▸ **Problem requirements**:
Give back the entire listing verbatim.

== Information shown

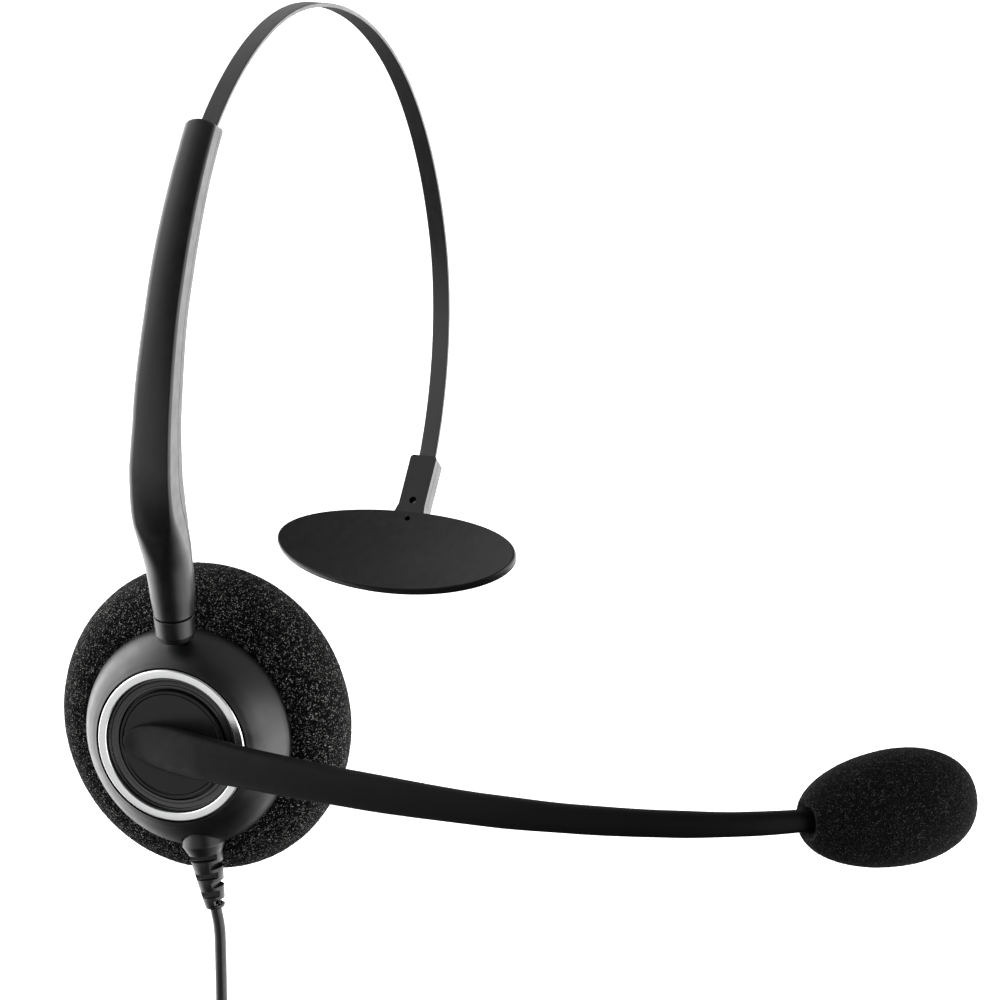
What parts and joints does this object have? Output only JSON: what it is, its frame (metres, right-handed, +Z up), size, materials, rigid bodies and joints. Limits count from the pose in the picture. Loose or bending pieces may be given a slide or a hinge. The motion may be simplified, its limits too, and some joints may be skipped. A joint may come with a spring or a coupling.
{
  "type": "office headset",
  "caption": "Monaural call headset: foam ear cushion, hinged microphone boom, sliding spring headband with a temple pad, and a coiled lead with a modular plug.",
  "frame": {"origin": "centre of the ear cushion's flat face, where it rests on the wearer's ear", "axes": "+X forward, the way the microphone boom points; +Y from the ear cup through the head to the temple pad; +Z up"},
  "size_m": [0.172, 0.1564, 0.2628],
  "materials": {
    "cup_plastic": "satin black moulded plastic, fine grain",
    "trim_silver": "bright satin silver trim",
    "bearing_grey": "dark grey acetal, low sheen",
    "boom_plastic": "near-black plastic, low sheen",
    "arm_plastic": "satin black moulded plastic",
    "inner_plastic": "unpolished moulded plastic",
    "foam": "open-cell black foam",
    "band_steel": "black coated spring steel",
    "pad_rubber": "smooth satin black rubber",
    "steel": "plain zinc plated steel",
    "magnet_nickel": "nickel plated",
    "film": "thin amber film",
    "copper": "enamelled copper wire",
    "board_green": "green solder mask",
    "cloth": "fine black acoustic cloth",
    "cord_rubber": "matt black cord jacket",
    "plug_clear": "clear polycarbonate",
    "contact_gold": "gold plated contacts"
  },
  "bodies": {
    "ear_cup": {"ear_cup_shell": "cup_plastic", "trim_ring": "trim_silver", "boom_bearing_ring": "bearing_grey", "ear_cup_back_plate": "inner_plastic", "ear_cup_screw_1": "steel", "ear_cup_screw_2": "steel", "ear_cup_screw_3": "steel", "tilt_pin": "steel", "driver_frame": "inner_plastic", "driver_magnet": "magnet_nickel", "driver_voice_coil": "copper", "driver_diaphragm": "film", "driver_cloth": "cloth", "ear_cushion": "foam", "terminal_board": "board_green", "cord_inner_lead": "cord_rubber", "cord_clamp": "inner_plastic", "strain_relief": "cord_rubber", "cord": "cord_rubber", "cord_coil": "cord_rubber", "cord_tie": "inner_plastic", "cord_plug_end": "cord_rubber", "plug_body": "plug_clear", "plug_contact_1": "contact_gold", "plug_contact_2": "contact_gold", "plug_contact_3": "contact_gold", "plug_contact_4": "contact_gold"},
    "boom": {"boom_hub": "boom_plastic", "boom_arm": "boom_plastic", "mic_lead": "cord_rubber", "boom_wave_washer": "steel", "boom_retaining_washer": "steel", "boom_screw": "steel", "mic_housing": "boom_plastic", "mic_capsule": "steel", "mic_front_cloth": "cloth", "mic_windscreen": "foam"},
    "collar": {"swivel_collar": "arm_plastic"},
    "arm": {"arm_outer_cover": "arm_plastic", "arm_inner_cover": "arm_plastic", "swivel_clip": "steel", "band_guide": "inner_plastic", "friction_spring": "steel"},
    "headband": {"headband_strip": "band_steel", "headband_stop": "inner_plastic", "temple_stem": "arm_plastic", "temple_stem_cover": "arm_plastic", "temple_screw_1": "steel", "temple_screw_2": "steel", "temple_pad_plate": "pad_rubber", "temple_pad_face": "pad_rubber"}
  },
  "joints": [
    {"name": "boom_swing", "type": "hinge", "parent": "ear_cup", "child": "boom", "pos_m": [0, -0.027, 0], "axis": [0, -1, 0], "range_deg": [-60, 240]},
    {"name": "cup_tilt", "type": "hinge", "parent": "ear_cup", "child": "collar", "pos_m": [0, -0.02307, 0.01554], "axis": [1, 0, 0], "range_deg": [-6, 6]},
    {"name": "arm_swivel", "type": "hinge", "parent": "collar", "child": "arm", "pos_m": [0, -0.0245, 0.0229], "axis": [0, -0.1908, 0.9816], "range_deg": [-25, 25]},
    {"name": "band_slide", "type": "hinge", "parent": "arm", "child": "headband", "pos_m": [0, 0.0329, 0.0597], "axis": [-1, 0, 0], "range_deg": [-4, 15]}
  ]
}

====

▸ **Response**:
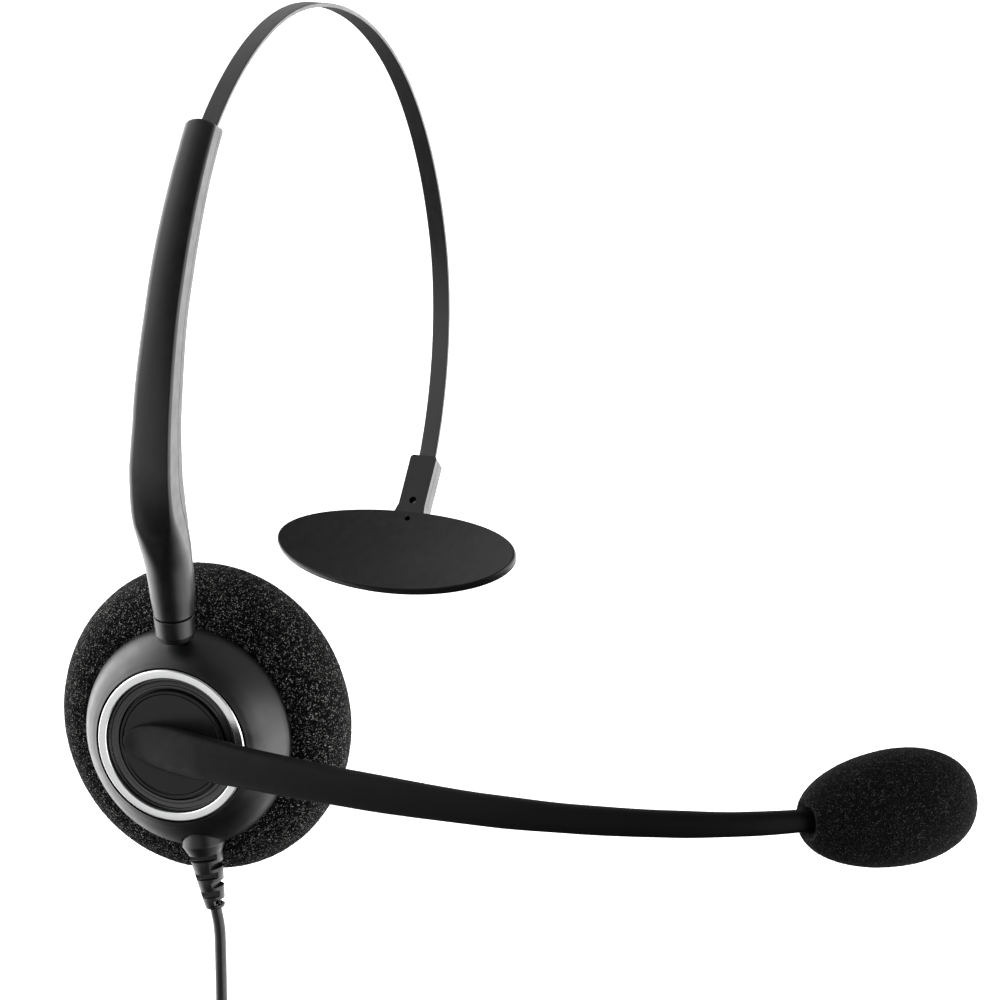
What parts and joints does this object have? Output only JSON: what it is, its frame (metres, right-handed, +Z up), size, materials, rigid bodies and joints. Limits count from the pose in the picture. Loose or bending pieces may be given a slide or a hinge. The motion may be simplified, its limits too, and some joints may be skipped. A joint may come with a spring or a coupling.
{
  "type": "office headset",
  "caption": "Monaural call headset: foam ear cushion, hinged microphone boom, sliding spring headband with a temple pad, and a coiled lead with a modular plug.",
  "frame": {"origin": "centre of the ear cushion's flat face, where it rests on the wearer's ear", "axes": "+X forward, the way the microphone boom points; +Y from the ear cup through the head to the temple pad; +Z up"},
  "size_m": [0.172, 0.1564, 0.2628],
  "materials": {
    "cup_plastic": "satin black moulded plastic, fine grain",
    "trim_silver": "bright satin silver trim",
    "bearing_grey": "dark grey acetal, low sheen",
    "boom_plastic": "near-black plastic, low sheen",
    "arm_plastic": "satin black moulded plastic",
    "inner_plastic": "unpolished moulded plastic",
    "foam": "open-cell black foam",
    "band_steel": "black coated spring steel",
    "pad_rubber": "smooth satin black rubber",
    "steel": "plain zinc plated steel",
    "magnet_nickel": "nickel plated",
    "film": "thin amber film",
    "copper": "enamelled copper wire",
    "board_green": "green solder mask",
    "cloth": "fine black acoustic cloth",
    "cord_rubber": "matt black cord jacket",
    "plug_clear": "clear polycarbonate",
    "contact_gold": "gold plated contacts"
  },
  "bodies": {
    "ear_cup": {"ear_cup_shell": "cup_plastic", "trim_ring": "trim_silver", "boom_bearing_ring": "bearing_grey", "ear_cup_back_plate": "inner_plastic", "ear_cup_screw_1": "steel", "ear_cup_screw_2": "steel", "ear_cup_screw_3": "steel", "tilt_pin": "steel", "driver_frame": "inner_plastic", "driver_magnet": "magnet_nickel", "driver_voice_coil": "copper", "driver_diaphragm": "film", "driver_cloth": "cloth", "ear_cushion": "foam", "terminal_board": "board_green", "cord_inner_lead": "cord_rubber", "cord_clamp": "inner_plastic", "strain_relief": "cord_rubber", "cord": "cord_rubber", "cord_coil": "cord_rubber", "cord_tie": "inner_plastic", "cord_plug_end": "cord_rubber", "plug_body": "plug_clear", "plug_contact_1": "contact_gold", "plug_contact_2": "contact_gold", "plug_contact_3": "contact_gold", "plug_contact_4": "contact_gold"},
    "boom": {"boom_hub": "boom_plastic", "boom_arm": "boom_plastic", "mic_lead": "cord_rubber", "boom_wave_washer": "steel", "boom_retaining_washer": "steel", "boom_screw": "steel", "mic_housing": "boom_plastic", "mic_capsule": "steel", "mic_front_cloth": "cloth", "mic_windscreen": "foam"},
    "collar": {"swivel_collar": "arm_plastic"},
    "arm": {"arm_outer_cover": "arm_plastic", "arm_inner_cover": "arm_plastic", "swivel_clip": "steel", "band_guide": "inner_plastic", "friction_spring": "steel"},
    "headband": {"headband_strip": "band_steel", "headband_stop": "inner_plastic", "temple_stem": "arm_plastic", "temple_stem_cover": "arm_plastic", "temple_screw_1": "steel", "temple_screw_2": "steel", "temple_pad_plate": "pad_rubber", "temple_pad_face": "pad_rubber"}
  },
  "joints": [
    {"name": "boom_swing", "type": "hinge", "parent": "ear_cup", "child": "boom", "pos_m": [0, -0.027, 0], "axis": [0, -1, 0], "range_deg": [-60, 240]},
    {"name": "cup_tilt", "type": "hinge", "parent": "ear_cup", "child": "collar", "pos_m": [0, -0.02307, 0.01554], "axis": [1, 0, 0], "range_deg": [-6, 6]},
    {"name": "arm_swivel", "type": "hinge", "parent": "collar", "child": "arm", "pos_m": [0, -0.0245, 0.0229], "axis": [0, -0.1908, 0.9816], "range_deg": [-25, 25]},
    {"name": "band_slide", "type": "hinge", "parent": "arm", "child": "headband", "pos_m": [0, 0.0329, 0.0597], "axis": [-1, 0, 0], "range_deg": [-4, 15]}
  ]
}